If you are interested in further reading on Ozark boat history, see the article, "What's in a Name, like John boat" from the White River Valley Historical Quarterly. It discusses possible origins of the Ozark flat boats [some were known by the name "John boat" or "Jack boat," also known as a "gig boat" from which buffalo carp were gigged by torch light at night], many of which were hauled to this area by train to accommodate the traveling sportsmen, who came to Arkansas to hunt and fish. One interesting possible connection of the Ozark flat boat with the northwest McKenzie boat is that they used similar material, at least at first. "Urban sportsmen by 1900 brought light-draft flat-bottomed boats built of Oregon fir to Ozark waters; their builders were master craftsmen in St. Louis" [See the article].

A postcard illustration from the 1940s shows a typical use of a Johnboat to guide fishermen for large and smallmouth bass. Guides would float the boat with a paddle and would often use fishing techniques associated with other types of river craft. Loaded with a canvas tent, cots and cooking supplies, a week long expedition was often the rule.

© Scott Branyan,

This photo shows a modern version of the Johnboat and White River fishing techniques with a bait guide at high water.

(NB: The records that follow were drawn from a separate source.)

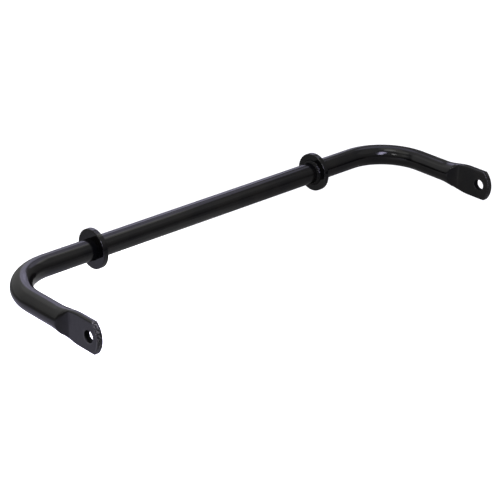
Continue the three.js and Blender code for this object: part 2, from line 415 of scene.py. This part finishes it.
def outward_faces(points, faces):
    """The faces, all turned over if together they point inwards."""
    corners = np.array(points)[np.array(faces)]
    first = np.cross(corners[:, 1] - corners[:, 0], corners[:, 2] - corners[:, 0])
    second = np.cross(corners[:, 2] - corners[:, 0], corners[:, 3] - corners[:, 0])
    volume = np.einsum("ij,ij->", corners[:, 0], first + second)
    return faces if volume > 0 else [face[::-1] for face in faces]


# Light grey speckles on sheared and drilled steel are partly real chipping and partly painted glints. They
# are made stronger on the left paddle and towards the top of each paddle, where more light falls.
RIGHT_CHIPS_AND_GLINTS = 0.2              # how strong the right paddle's chip speckles and painted glints are beside the left's
LOW_CHIPS_AND_GLINTS = 0.25               # and at the bottom of a paddle beside its top


def make_bar(material):
    """The whole bar: the right half and its mirror image, which share the ring at the middle."""
    half = HalfBar().build()
    count = len(half.points)
    right = np.array(half.points)
    shared = set(half.first_ring)
    left_index = {}
    left_points = []
    for i in range(count):
        if i in shared:
            left_index[i] = i
        else:
            left_index[i] = count + len(left_points)
            left_points.append(right[i] * [-1, 1, 1])
    kept = [i for i in range(count) if i not in shared]
    points = np.vstack([right, np.array(left_points)])
    faces = half.faces + [[left_index[i] for i in face[::-1]] for face in half.faces]
    values = {}
    for key in ("rough", "edge", "forged", "bore"):
        one_side = np.array(getattr(half, key))
        values[key] = np.concatenate([one_side, one_side[kept]])
    # Chip speckles and painted glints: full at the top of the left paddle, weaker on the right paddle and
    # towards the bottom of each paddle, where less light falls
    height = np.clip((points[:, 2] / PADDLE_HALF_WIDTH + 1) / 2, 0, 1)
    side = np.where(points[:, 0] < 0, 1.0, RIGHT_CHIPS_AND_GLINTS)
    values["chips_and_glints"] = values["rough"] * side * mix(LOW_CHIPS_AND_GLINTS, 1.0, height)
    faces = outward_faces(points, faces)
    return make_piece("sway_bar", points, faces, material, **values)


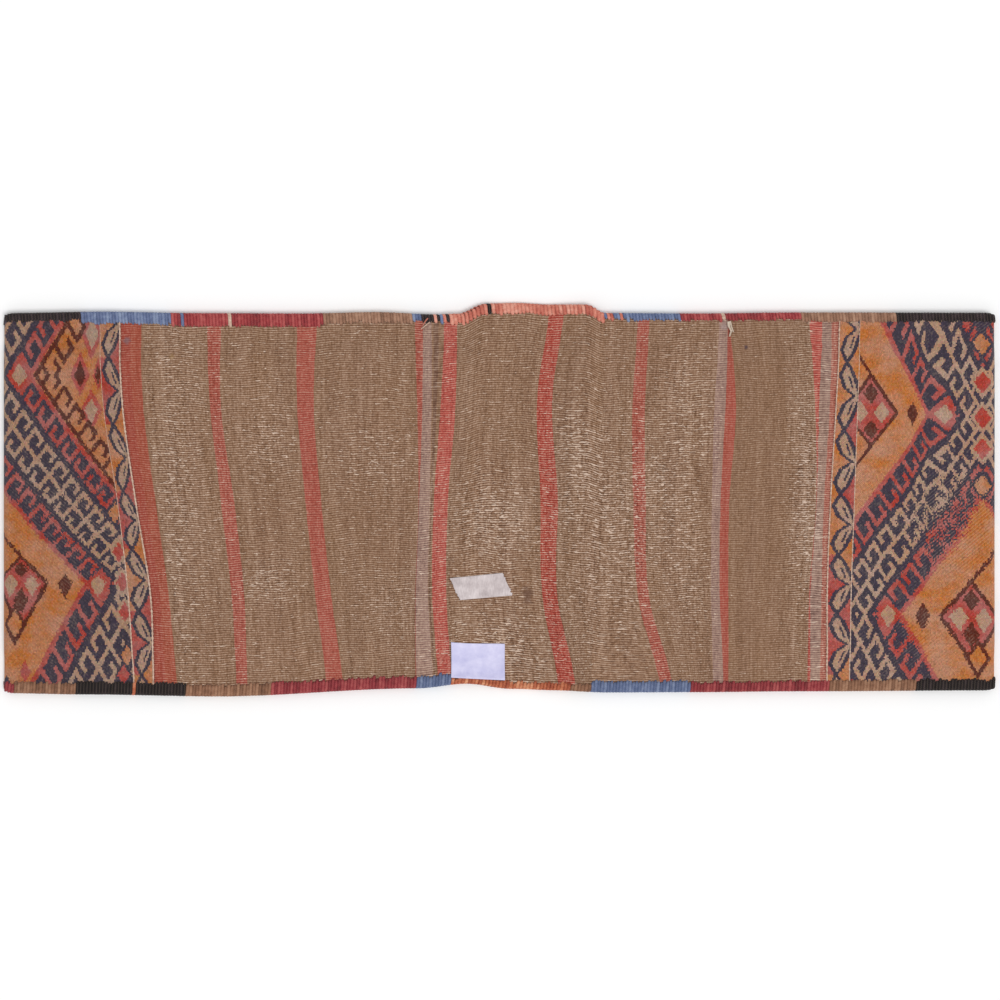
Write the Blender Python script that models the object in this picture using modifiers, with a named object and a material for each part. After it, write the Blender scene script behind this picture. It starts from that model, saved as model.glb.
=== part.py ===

Ironically, today, a square-ended and double-ended McKenzie boats work well on the White's modern tailwaters, while the more traditional johnboat craft is a holdover and is not necessary the best or safest craft on the tailwaters at higher flows. To see what float trips on the White River and area Ozark tributaries looked like around 1940 before the Corps of Engineer's dams were built, check out this promotional film by Jim Owen float service around 1940, and this vintage travel show film showing a float trip on the Current River in Missouri. Owen regularly ran floats from Branson, MO to Cotter, AR on the White. In my mind, the McKenzie type drift boat, powered by oars, recaptures the early form of drift fishing the river better than a Johnboat with a motor, and it is a safer boat at all water levels.